1. (also on the pave): in prostitution.

1835 [UK] ‘The Transport’s Complaint’ in Knowing Chaunter 36: Oh, where is my woman – my flashy young Sarah, / Who nightly went out, togged so smart, on the pave.

1838 [UK] ‘Ax My A-se’ in Sparkling Songster 45: I take my ware all over town / Upon the pave I’m well known.

1846 [UK] Swell’s Night Guide 58: I takes my pitch last night on Fleet pave.


2. (UK Und., also on the pave): working as a professional criminal, usu. an armed robber.

1835 [UK] ‘Rampant Moll Was A Rum Old Mot’ in Secret Songster 4: Rampant Moll had a fancy man, / A cracksman, the first on the pave.

1843 [UK] W.T. Moncrieff Scamps of London I i: There isn’t a bigger leg on the whole pavement.

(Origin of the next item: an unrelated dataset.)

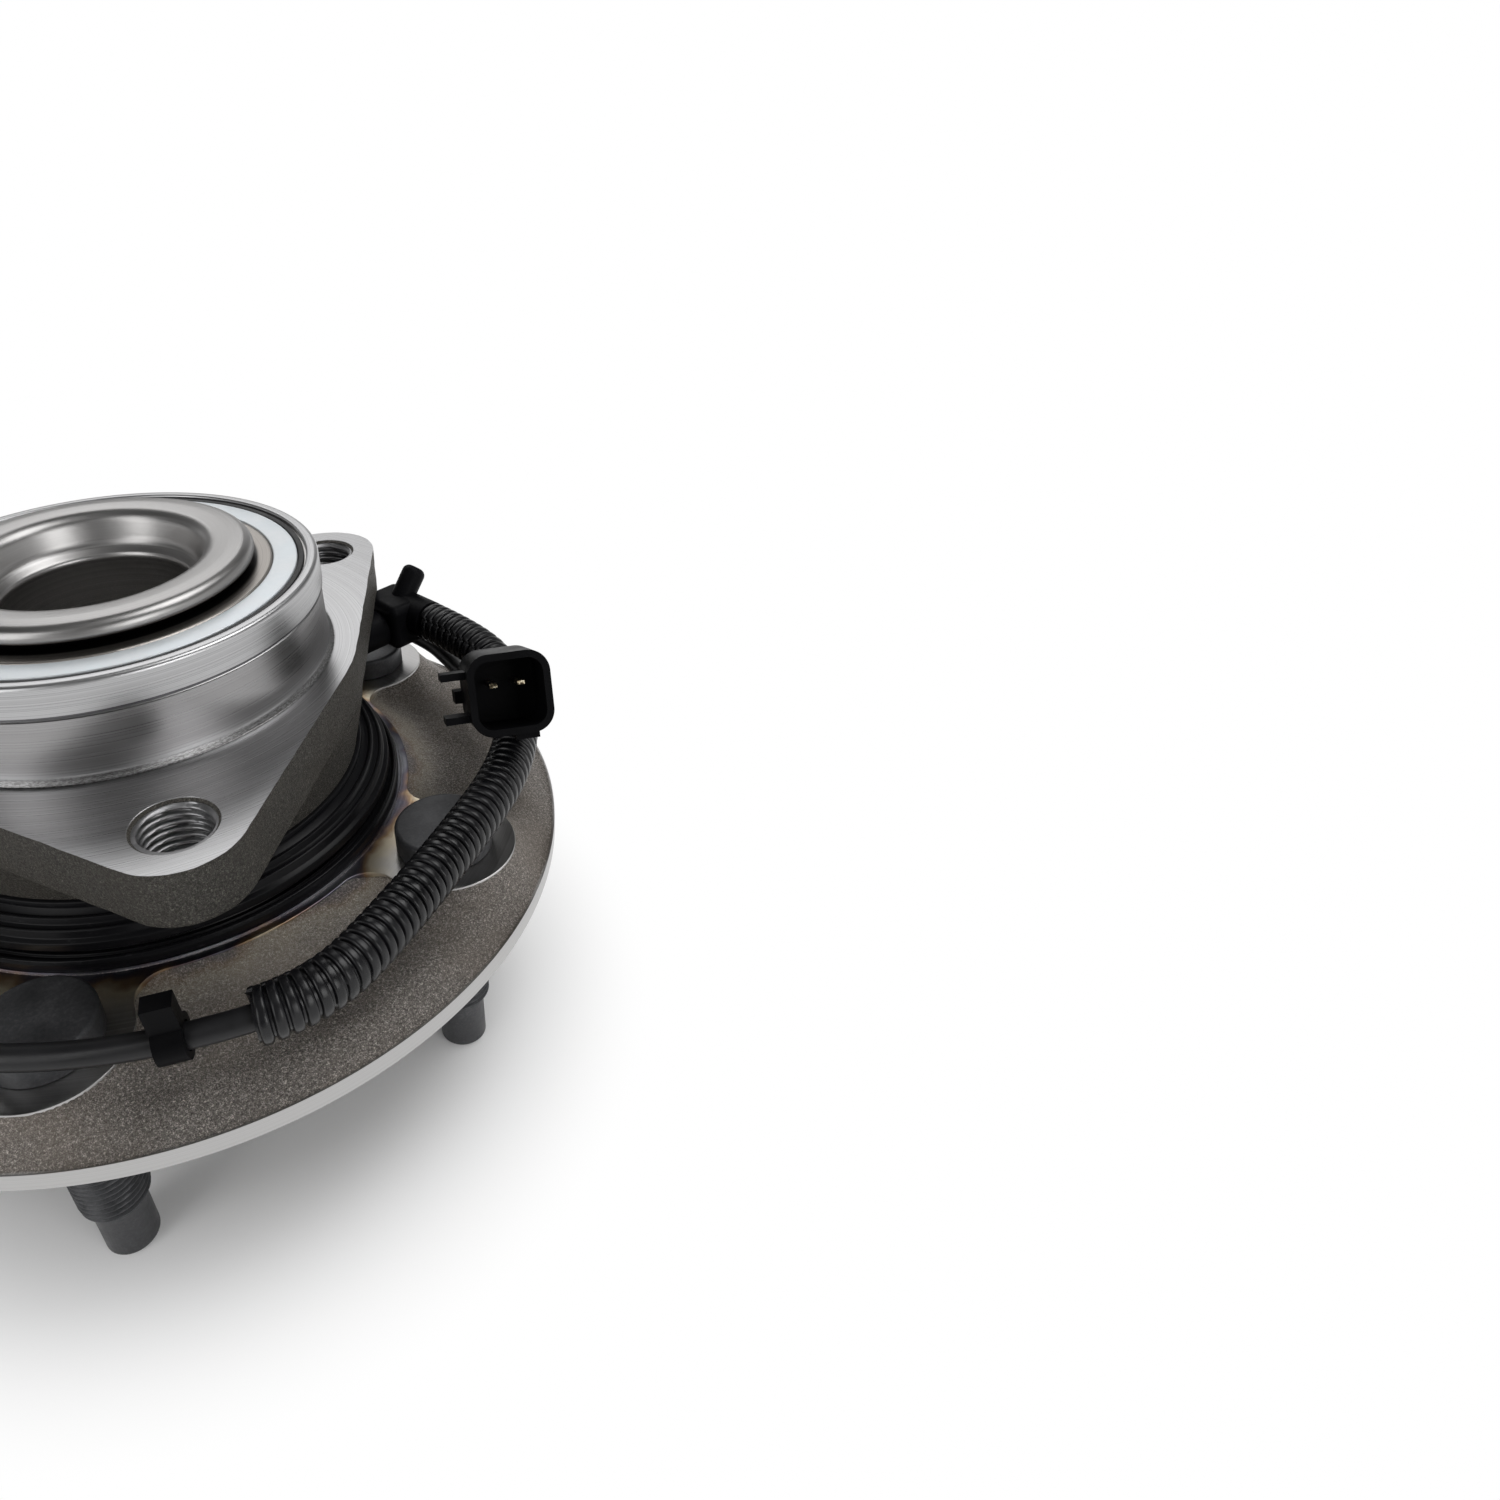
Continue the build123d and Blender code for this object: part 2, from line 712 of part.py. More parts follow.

It is worth noting that the earliest citations listed by GDoS in direct reference to "pound the pavement" in the prostitution sense are actually using variants of the phrase. An 1834 citation uses the phrase "walks the pave." Still, most of the earlier citations from GDoS for "pound the pavement" all post-date the earliest "on the pave" citations quoted above, including those meaning "general criminal activity."

pound the pavement (v.)

  1. (US Und., also pound the blocks, walk the pavement, ...pave, trudge the street): to work as a street prostitute; thus pavement-pounding adj., street-walking; thus pavement pounder under pavement n.

c.1800 [UK] Song No. 13 Papers of Francis Place (1819) n.p.: Near to Temple bar, liv’d two trading women [...] Now we trudge the streets / We’re glad of half a shilling.

1834 [UK] ‘I Am A Blowen Togg’d Out So Gay’ in Flare-Up Songster 16: I never goes one fadge under my price [...] On my own bottom I walks the pave.

1836 [UK] ‘A Blowen in a Alley Pigg’d’ in Comic Songster and Gentleman’s Private Cabinet 34: A randy blowen truly; / Who walk’d the pave so gally rigg’d.